If you’re looking to invest in a new ultrabook, tablet or gaming laptop, you may have come across M.2 SSDs. But, what are they? 

Found in everything from slim tablets to the PS5, M.2 SSDs are becoming increasingly popular for a variety of reasons. 

We’ve put together this guide to break down everything you need to know about M.2 SSDs, including what they are and how they differ from standard SSDs and HDDs. 

What is an M.2 SSD? 

M.2 SSDs are smaller alternatives to standard, 2.5-inch solid-state drives (SSDs).
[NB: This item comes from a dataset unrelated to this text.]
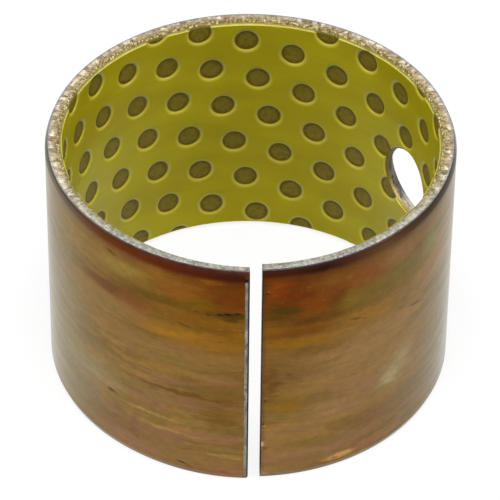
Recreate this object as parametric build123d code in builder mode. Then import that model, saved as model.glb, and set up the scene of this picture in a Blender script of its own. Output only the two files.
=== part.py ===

They’re often found in thin devices like tablets, ultrabooks and lightweight gaming laptops, thanks to their skinny, rectangle shape.

However, while M.2s may be small, that doesn’t mean they aren’t powerful. In fact, some of the fastest SSDs currently available use the M.2 format.

M.2 SSDs have the potential to improve everything from boot-up times to loading times in a video game when compared with traditional hard disk drives (HDDs) thanks to the higher read and write speeds.

The small size of an M.2 SSD also makes it better suited to smaller devices, though you can also find them in larger computers and even be used for expandable storage in the PS5. 

How do they compare to 2.5-inch SSDs?

Not only are M.2 SSDs more compact than their 2.5-inch counterparts, but they can also be faster. 

Unlike 2.5-inch SSDs, which rely on the SATA bus used by hard drives, M.2 SSDs can also be capable of supporting the PCIe bus (typically used by add-in cards), which is faster and offers higher bandwidth. 

M.2 SSDs that use PCIe can also support the high-performance NVMe protocol, depending on the model you buy.

Opting for an M.2 SSD doesn’t automatically guarantee you’ll see faster speeds. This all depends on which type you pick up, whether that be a SATA one, a PCIe one or a PCIe one that supports NVMe. In fact, your results can vary dramatically in this respect.

Generally speaking, SATA M.2 SSDs are limited to max read speeds of 600MB/s, while the latest NVMe PCI 4.0 M.2 SSDs can offer read speeds as high as 7000MB/s. This means that apps will open faster, files will install quicker and gamers will see huge reductions in the time they spend on loading screens. 

On the flip side, M.2 SSDs can’t always offer the same capacity as larger 2.5-inch SSD cards. They’re typically limited to 2TB of storage, whereas SSDs can range as high as 100TB in rare cases. 

Can I use an M.2 SSD in my PC?

If you want to invest in an M.2 SSD, you’ll need to make sure you have a motherboard that supports the M.2 slot, along with the relevant SSD standard (for example, PCIe 3.0, PCIe 4.0, etc.). 

If you have multiple slots, you have the option to run more than one M.2 SSDs simultaneously in RAID, which could allow you to surpass the 2TB storage limit. However, M.2 SSDs aren’t cheap so you’ll definitely want to do your research before upgrading your computer.